Comenzaban los años ochenta y le dijeron que empezara con un restaurante. "Yo no quería, quería estar un rato no más y volver a la feria en la tarde. Vendía en la mañana desayunos y me iba, si tenía restaurante tenía que estar todo el día, hasta que me decidí", dice.

Empezó a construir, tuvo que pedir préstamos. No terminaba uno y pedía otro, porque faltaba la plata para seguir construyendo. "Yo cocinaba, me quedaba hasta las tres de la mañana. Me quedaba sola. Hacía poco, pero era sacrificado", agrega.

Legado

Instaló ocho mesas chiquititas. Algunas las conserva hasta ahora. "Los camioneros se enojaban cuando llegaba tarde. Te quedaste dormida vieja floja, me gritaban", relata entre risas Raquel.

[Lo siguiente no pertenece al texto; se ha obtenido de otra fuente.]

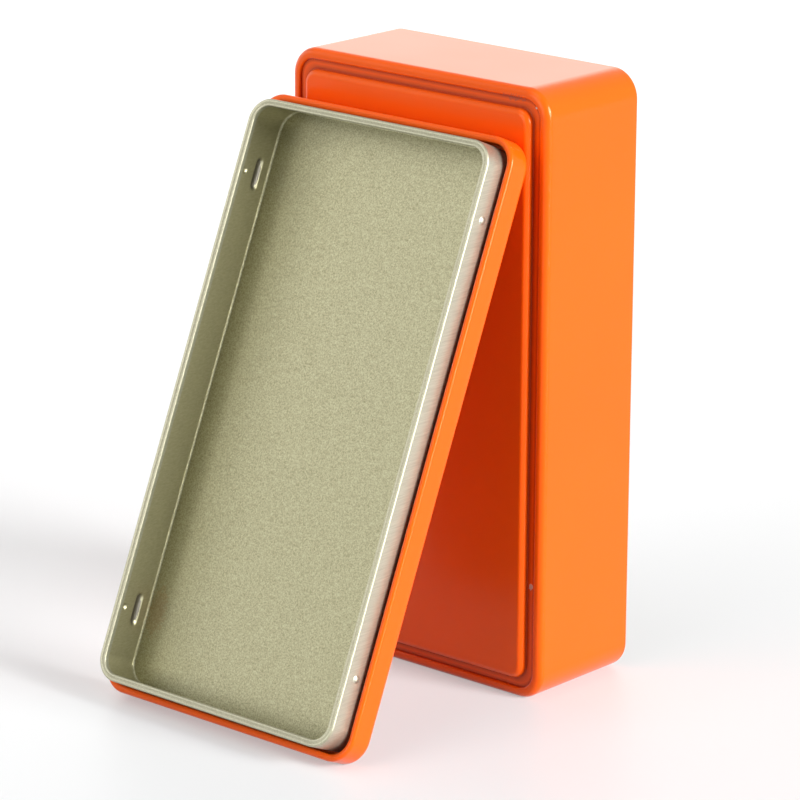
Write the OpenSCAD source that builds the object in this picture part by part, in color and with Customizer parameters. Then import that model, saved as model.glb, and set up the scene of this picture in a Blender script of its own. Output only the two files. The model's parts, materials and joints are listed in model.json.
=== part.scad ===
// Oblong tinplate box standing on one short end, with its lift-off plug lid leaning against
// the closed end. All sheet pieces are drawn flat, face down, and then stood up.

/* [Box] */
// Height of the standing box, which is its length when it lies flat
box_h = 190; // [150:1:230]
// Width of the box
box_w = 102.4; // [80:0.2:130]
// Depth of the box from the rim of its closed end to its mouth
box_d = 42.4; // [30:0.2:60]
// Radius of the four corners of the box outline
corner_r = 9; // [8:0.25:14]

/* [Sheet] */
// Thickness of the tinplate
sheet = 0.3; // [0.2:0.05:0.4]
// Outer radius of the fold between a wall and a face
fold_r = 2.3; // [1.5:0.1:2.8]
// Outer radius of the rolled edges
curl_r = 1.1; // [0.8:0.05:1.3]

/* [Pressed faces] */
// Flat crest of the rim next to the fold
rim_flat = 0.4; // [0:0.1:1]
// Radius where the crest turns down into the groove
lip_r = 0.7; // [0.5:0.1:1]
// Depth of the groove below the crest
groove_depth = 0.9; // [0.75:0.05:1.5]
// Width of the groove floor
groove_w = 2.9; // [2:0.1:4]
// Height of the raised panel above the crest
panel_rise = 1.6; // [1:0.1:2.5]
// Radius that rounds the edge of the raised panel
shoulder_r = 2; // [1:0.1:2.4]
// Corner radius of the raised panel at its foot
panel_corner_r = 4.5; // [3.5:0.25:8]
// Gap between the edge of the end panel and the inside of the fold
panel_fit = 0.05; // [0.03:0.01:0.2]

/* [Lid] */
// How far the lid outline lies inside the box outline
lid_step = 0.4; // [0:0.1:1]
// Radius that rounds the edge of the raised panel on the lid
lid_shoulder_r = 1.2; // [0.8:0.1:1.5]
// Depth of the skirt from the border of the lid to its rolled edge
skirt_d = 9; // [7.5:0.25:14]
// How far the plug stands out of the skirt
plug_out = 7; // [5:0.25:10]
// Gap between the rolled edge of the skirt and the plug wall
plug_gap = 0.8; // [0.6:0.05:1.2]
// Corner radius of the plug wall
plug_corner_r = 7.5; // [5:0.25:10]
// Outer radius of the bend between the tray floor and its wall
tray_bend_r = 1; // [0.6:0.1:2]

/* [Dimples and clinches] */
// Distance of the dimples and clinches from each end of the lid
detent_end = 25.5; // [18:0.5:40]
// Distance of the dimples from the top of the plug
dimple_down = 4.5; // [3.5:0.1:5.2]
// Width of a dimple at the wall
dimple_w = 2.4; // [1.6:0.1:3]
// How far a dimple stands out of the wall
dimple_out = 0.5; // [0.35:0.05:0.7]
// Length of a clinch
clinch_l = 10.5; // [7:0.25:14]
// Radius of the rounded back of a clinch
clinch_r = 2.2; // [1.8:0.1:2.6]
// How far a clinch stands out of the wall
clinch_out = 0.7; // [0.5:0.05:0.75]
// Distance of the middle of a clinch below the top of the skirt, whose rolled edge it lies under
clinch_down = 3.3; // [3.1:0.1:3.8]

/* [Placing] */
// Angle at which the lid leans back from upright
lean = 23.1; // [10:0.1:40]
// Sideways place of the lid
lid_x = -3.1; // [-20:0.1:20]
// Gap between the leaning lid and the raised panel of the box
lean_gap = 0.3; // [0.2:0.05:0.6]

/* [Hidden] */
$fn = 72;

ORANGE = [0.95, 0.33, 0.06];
TINPLATE = [0.62, 0.61, 0.5];

// The lid's outline follows the box outline
lid_w = box_w - 2 * lid_step;
lid_h = box_h - 2 * lid_step;
lid_corner_r = corner_r - lid_step;

// Width over which the section of a fold runs on flat into its plate, which ends halfway across
lap = 0.6;

// Across the face, inwards from the outline; fold_in is the inside of the fold at the groove
fold_in = fold_r - sqrt(pow(fold_r - sheet, 2) - pow(fold_r - groove_depth, 2));
lip_in = fold_r + rim_flat + lip_r;
shoulder_in = lip_in + groove_w;

// The plug wall stands just inside the rolled edge of the skirt
plug_in = 2 * curl_r + plug_gap;
plug_w = lid_w - 2 * plug_in;
plug_h = lid_h - 2 * plug_in;
plug_top = skirt_d + plug_out;
tray_floor = sheet;
floor_in = tray_bend_r + lap / 2;
dimple_at = plug_top - dimple_down;
dimple_r = (dimple_w * dimple_w / 4 + dimple_out * dimple_out) / (2 * dimple_out);
clinch_at = skirt_d - clinch_down;

// The lid turns about the centre line of its bottom fold, and its top fold touches the box
face_y = -box_d / 2 - panel_rise;
hinge_y = face_y - lean_gap - fold_r - (lid_h - 2 * fold_r) * sin(lean);
hinge_z = fold_r;

// Rounded rectangle about the origin
module outline(w, h, r) {
    square([w - 2 * r, h], center = true);
    square([w, h - 2 * r], center = true);
    for (x = [-1, 1], y = [-1, 1])
        translate([x * (w / 2 - r), y * (h / 2 - r)]) circle(r);
}

// Flat plate of that outline, from height z up to z + t
module plate(w, h, r, z, t) {
    translate([0, 0, z]) linear_extrude(t) outline(w, h, r);
}

// Carries a section round a rounded rectangle: x = 0 is the outline and x < 0 lies inside it
module around(w, h, r) {
    for (side = [0:3]) {
        across = side % 2 == 0 ? w / 2 : h / 2;
        along = side % 2 == 0 ? h / 2 : w / 2;
        rotate([0, 0, 90 * side]) {
            translate([across, along - r, 0])
                rotate([90, 0, 0]) linear_extrude(2 * (along - r)) children();
            translate([across - r, along - r, 0])
                rotate_extrude(angle = 90) translate([r, 0]) children();
        }
    }
}

// Quarter of a bent strip, with its centre at the origin; quarter 0 lies towards +x and +y
module bend(r, quarter) {
    rotate([0, 0, 90 * quarter]) intersection() {
        difference() {
            circle(r);
            circle(r - sheet);
        }
        square(r);
    }
}

// Section of a fold with its flat end at height z, running on into its plate by the lap
module fold_section(r, z) {
    translate([-r, z + r]) bend(r, 3);
    translate([-r - lap, z]) square([lap, sheet]);
}

// Section of a straight wall with its outer face at x = 0
module wall_section(from, to) {
    translate([-sheet, from]) square([sheet, to - from]);
}

// Section of an edge rolled inwards over three quarters of a turn, with its top at z
module curl_section(z) {
    translate([-curl_r, z - curl_r]) {
        bend(curl_r, 0);
        bend(curl_r, 1);
        bend(curl_r, 2);
    }
}

// Section of the outer fold, the crest and the lip that turns down to the groove
module rim_section() {
    translate([-fold_r, fold_r]) bend(fold_r, 3);
    translate([-fold_r - rim_flat, 0]) square([rim_flat, sheet]);
    translate([-fold_r - rim_flat, lip_r]) bend(lip_r, 2);
    translate([-lip_in, lip_r]) square([sheet, groove_depth - lip_r]);
}

// Pressed face with a border at that depth, which starts at_edge inside the outline, and a
// raised panel whose edge is rounded by the radius shoulder
module pressed_panel(w, h, r, at_edge, depth, shoulder) {
    foot_w = w - 2 * shoulder_in;
    foot_h = h - 2 * shoulder_in;
    middle_in = shoulder + lap / 2;
    difference() {
        plate(w - 2 * at_edge, h - 2 * at_edge, r - at_edge, depth, sheet);
        plate(foot_w - 2 * sheet, foot_h - 2 * sheet, panel_corner_r - sheet,
            depth - sheet, 3 * sheet);
    }
    around(foot_w, foot_h, panel_corner_r) {
        wall_section(shoulder - panel_rise, depth + sheet);
        fold_section(shoulder, -panel_rise);
    }
    plate(foot_w - 2 * middle_in, foot_h - 2 * middle_in, panel_corner_r - middle_in,
        -panel_rise, sheet);
}

// Wall of the box, folded in round its closed end and rolled in at its mouth
module body_shell() {
    color(ORANGE) standing_box() around(box_w, box_h, corner_r) {
        rim_section();
        wall_section(fold_r, box_d - curl_r);
        curl_section(box_d);
    }
}

// Pressed panel that closes the box; its edge lies behind the folded rim, inside the fold
module end_panel() {
    color(ORANGE) standing_box()
        pressed_panel(box_w, box_h, corner_r, fold_in + panel_fit, groove_depth, shoulder_r);
}

// Drawn outer shell of the lid: pressed face, skirt and rolled edge in one piece
module lid_shell() {
    color(ORANGE) leaning_lid() {
        pressed_panel(lid_w, lid_h, lid_corner_r, fold_r + lap / 2, 0, lid_shoulder_r);
        around(lid_w, lid_h, lid_corner_r) {
            fold_section(fold_r, 0);
            wall_section(fold_r, skirt_d - curl_r);
            curl_section(skirt_d);
        }
    }
}

// Bar along y that a clinch is pressed from
module clinch_bar(r) {
    rotate([90, 0, 0]) cylinder(h = clinch_l - 2 * (clinch_r - r), r = r, center = true);
}

// Puts a copy at each dimple and clinch, with x = 0 on the outer face of the plug wall
module at_detents() {
    for (y = [-1, 1], turn = [0, 180])
        rotate([0, 0, turn]) translate([plug_w / 2, y * (lid_h / 2 - detent_end), 0]) children();
}

// Dimple and clinch of one place; thin by the sheet, they are what is taken from the inside
module detent_forms(thin) {
    translate([dimple_out - dimple_r, 0, dimple_at]) rotate([0, 90, 0]) sphere(dimple_r - thin);
    translate([clinch_out - clinch_r, 0, clinch_at]) clinch_bar(clinch_r - thin);
}

// Half space outside the inner face of the plug wall, as high as the plug
module outside_wall() {
    reach = max(dimple_w, clinch_l);
    translate([-sheet, -reach, tray_floor]) cube([reach, 2 * reach, plug_out + skirt_d]);
}

// Drawn tray that plugs the mouth: floor, wall, edge rolled in at the top
module plug_tray() {
    color(TINPLATE) leaning_lid() difference() {
        union() {
            plate(plug_w - 2 * floor_in, plug_h - 2 * floor_in, plug_corner_r - floor_in,
                tray_floor, sheet);
            around(plug_w, plug_h, plug_corner_r) {
                fold_section(tray_bend_r, tray_floor);
                wall_section(tray_floor + tray_bend_r, plug_top - curl_r);
                curl_section(plug_top);
            }
            at_detents() intersection() {
                detent_forms(0);
                outside_wall();
            }
        }
        at_detents() detent_forms(sheet);
    }
}

// Stands a flat piece of the box on its short end, closed end towards -y
module standing_box() {
    translate([0, -box_d / 2, box_h / 2]) rotate([90, 0, 180]) children();
}

// Stands a flat piece of the lid on its fold, plug towards -y, and leans it back
module leaning_lid() {
    translate([lid_x, hinge_y, hinge_z]) rotate([-lean, 0, 0])
        translate([0, fold_r, lid_h / 2 - fold_r]) rotate([90, 0, 0]) children();
}

body_shell();
end_panel();
lid_shell();
plug_tray();
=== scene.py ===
# An enamelled tinplate box on its short end, with its loose plug lid leaning on the closed end.
# Each sheet is drawn flat, face down, as one section carried round its outline, and then stood up.
# Sizes of the pieces are in millimetres, and MM turns them into metres.

import json
import math

import bmesh
import bpy
from mathutils import Matrix, Vector

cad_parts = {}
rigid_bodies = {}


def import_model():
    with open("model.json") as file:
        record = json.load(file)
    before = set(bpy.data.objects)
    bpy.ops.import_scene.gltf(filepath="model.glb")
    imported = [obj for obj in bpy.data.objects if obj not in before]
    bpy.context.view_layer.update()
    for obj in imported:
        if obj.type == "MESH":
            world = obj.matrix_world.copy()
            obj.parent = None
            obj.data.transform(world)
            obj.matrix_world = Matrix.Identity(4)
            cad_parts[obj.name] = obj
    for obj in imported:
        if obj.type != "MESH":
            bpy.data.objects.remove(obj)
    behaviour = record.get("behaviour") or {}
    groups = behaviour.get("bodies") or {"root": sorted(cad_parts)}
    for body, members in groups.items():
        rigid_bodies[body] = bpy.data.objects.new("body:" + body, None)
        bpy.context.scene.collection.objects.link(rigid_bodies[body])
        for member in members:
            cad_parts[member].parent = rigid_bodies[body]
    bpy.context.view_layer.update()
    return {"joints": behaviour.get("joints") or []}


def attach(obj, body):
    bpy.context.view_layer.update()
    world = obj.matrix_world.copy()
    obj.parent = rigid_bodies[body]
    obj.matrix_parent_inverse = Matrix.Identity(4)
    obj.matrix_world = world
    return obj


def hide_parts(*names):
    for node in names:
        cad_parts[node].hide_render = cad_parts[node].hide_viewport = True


for leftover in list(bpy.data.objects):
    bpy.data.objects.remove(leftover)
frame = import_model()

MM = 0.001

# Box and sheet
BOX_W, BOX_D, BOX_H = 102.4, 42.4, 190.0
CORNER_R = 9.0
SHEET = 0.3
FOLD_R = 2.3
CURL_R = 1.1

# Pressed faces, inwards from the outline; the end panel's own edge lies at PANEL_EDGE_IN
RIM_FLAT = 0.4
LIP_R = 0.7
LIP_IN = FOLD_R + RIM_FLAT + LIP_R
GROOVE_W, GROOVE_DEPTH = 2.9, 0.9
FOOT_IN = LIP_IN + GROOVE_W
PANEL_EDGE_IN = 0.95
PANEL_RISE = 1.6
PANEL_CORNER_R = 4.5
SHOULDER_R = 2.0
FILLET = 0.3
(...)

Con los años el cansancio llegó, y luego de tres décadas de trabajo decidió entregar su cocina a María, la esposa de uno de sus hijos que partió hace casi dos meses, y que todavía genera profunda pena en Raquel.

"Yo no sabía cocinar y con Rubén teníamos 20 mil pesos para comprar cosas y retomar esto que tenía mi suegra. Era difícil, pero debo reconocer que ella (Raquel) me ayudó mucho. Ella me enseñó todo", comenta María.

Y como buena suegra, Raquel era exigente, y cada vez que volvía a su cocina querida, observaba cada detalle para ver que todo estuviera en orden.

"Yo tenía que fregar hasta que quedará todo reluciente. No podía quedar nada tiznado o sino ella me decía. Era la mejor forma de que los clientes vieran que estaba todo limpio y volviera", contó entre risas María.

Su comida, esa que entrega no solo buen sabor sino que también un toque de cariño, ha conquistado a varios camioneros que han vueltos por años.

"Uno de ellos vino joven con sus hijos y ahora regresan con ellos ya hombres. O vienen por datos cuando tienen que dejar mercadería en Calama y llegan solitos", relató.

Un camino lleno de sacrificios. María por muchos años estuvo en la cocina y en la caja. Hoy se encarga de supervisar que todo funcione de forma perfecta y que el legado que dejó su suegra perdure en el tiempo.

Son muchos los que han tenido la fortuna de conocer las bondades de esa cocina que sigue escondiendo historias que aún no son descubiertas.